Причина, по которой сформировалась столь широкая и разнородная оппозиция к Эрдогану в опасении, что его партия может пробовать оставаться правящей бесконечно долго. Перевод Турции от парламентской республики к президентской по американо-французской модели, произведенный в 2017 г. на референдуме Эрдоганом, лишь усилил это опасение, даже среди идеологически близких ему партий. Эрдогану и его партии предстоит продемонстрировать, что они не только консерваторы, но и демократы. То есть, готовы уйти, проиграв выборы, и не будут стремиться ликвидировать своих оппонентов, если выиграют их. Эрдоган в первом туре это продемонстрировал, избежав соблазна приписать себе полпроцента голосов, как поступил бы какой-нибудь Путин или Лукашенко.
Если во втором туре Эрдоган уступит Кылычдароглу, чего нельзя исключить, то это резко приблизит Турцию к вступлению в ЕС. Если через пять лет на новых выборах альянс партий вокруг Кылычдароглу распадётся и проиграет, что весьма вероятно, то пройдёт второй круг смены правящей партии и это позволит считать Турцию достаточно устойчивой демократией. Чем дольше в любой стране на выборах происходят без эксцессов смены правящих партий, тем больше оснований считать её стабильной демократией, а это открывает дверь в ЕС как в клуб таких государств. Это самый очевидный и важный, но не единственный критерий. В 2022 г. Грузия не получила статуса кандидата в члены ЕС, в отличие от Молдовы и Украины, в первую очередь потому, что партия “Мечта” прилипла к власти.

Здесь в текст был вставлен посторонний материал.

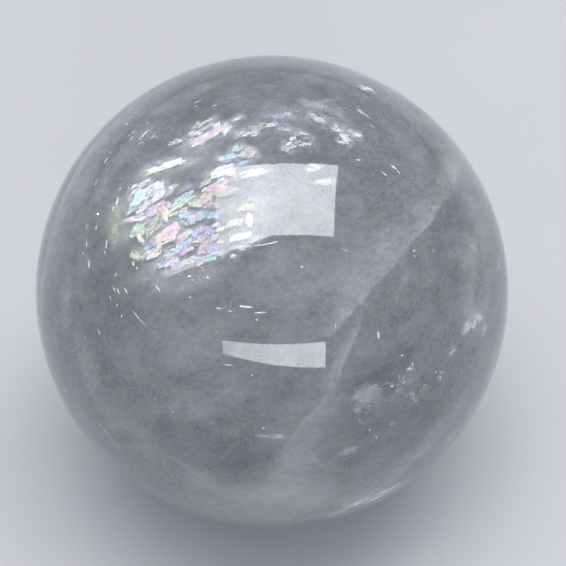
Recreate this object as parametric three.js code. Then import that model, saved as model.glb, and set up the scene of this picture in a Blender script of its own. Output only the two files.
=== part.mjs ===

Обострение с 24 февраля российско-украинской войны обострило для турок и проблему “Россия”. Прежде всего потому, что сделало бессмысленным проект Эрдогана с прорытием судоходного канала через Стамбул параллельно Босфору. Уничтожение армией РФ порта, металлургического комплекса и самого города Мариуполя сократило проход судов через Босфор. Уменьшение посевных площадей в Украина из-за войны дало тот же результат. В итоге Стамбульский канал стал не нужен, и Эрдоган вынужден приостановить работы и перенести его открытие куда-то в 2027 г. вместо 2023 г. к столетию Дня республики. Это не единственный ущерб и проблема, которую Москва создала туркам интервенцией против Украины, помимо своей интервенции в Сирию.
Все турки, независимо от того придерживаются они консервативных, либеральных или демократических взглядов, вынуждены выбирать между стратегией “раздевания” России и стратегий её наказания или их комбинацией. Эрдогану изначально была ближе вторая, но из-за давления Обамы он стал сторонником “раздевания” и увлёкся им. Эрдоган настолько в нём преуспел, что в 2022 г. принудил РФ поставлять газ Турции, а платит за него обещал потом, в 2024 г. и по неизвестно каким ценам. При этом отказывался платить за газ, поставленный в 2021 г. Как в итоге Эрдоган договорился с РФ – великая тайна, но его слова о бесплатном газе не совсем предвыборный блеф. Похоже, он действительно выбил из Москвы бесплатный газ в обмен на неучастие Турции в санкциях ЕС и другие услуги.
Кремль задушил бы Эрдогана с тем же удовольствием, с каким тот разбомбил бы Кремль. Но ни Кремль, ни Эрдоган пока не могут позволить себе это удовольствие. Поэтому Кремль на выборах с кислым лицом поддерживал Эрдогана и разоблачение этой связи оппозицией было справедливым. В Кремле исходят из того, что с Эрдоганом есть не очень приятные, но конкретные договорённости, а как договариваться с Кылычдароглу не представляют. Ясно лишь то, что Кылычдароглу будет пытаться поднять плату с Москвы от уровня, достигнутого Эрдоганом. На практике это может означать, если Кремль давал газ Эрдогану бесплатно, то Кылычдароглу потребует доплачивать Турции за то, что берёт газ у РФ. То есть, увеличить поставки газа и дать расписку об отказе требовать деньги за него. Если Кремль откажется, то партия кемалистов Кылычдароглу с удовольствием присоединится к санкциям ЕС и вдобавок принудит к этому Грузию.
При такой перспективе Кремлю ничего другого не остаётся, как воздерживаться от кривых слов в адрес Эрдогана и сдувать с него пылинки. Поэтому Кремль сразу нервно отреагировал на разоблачения кемалистами его сделок с Эрдоганом. Для большинства турок дружба с Пу – это плохая реклама. Теперь кремлёвцам остаётся лишь обязать начальника РПЦ молиться до 28 мая три раза в день о победе Эрдогана во втором туре, и чтобы у него после этого не вырос аппетит. Эрдоган после победы тоже может потребовать от РФ увеличить плату, ссылаясь на объективные трудности, особенно, если альянс партий Кылычдароглу получит большинство в парламенте.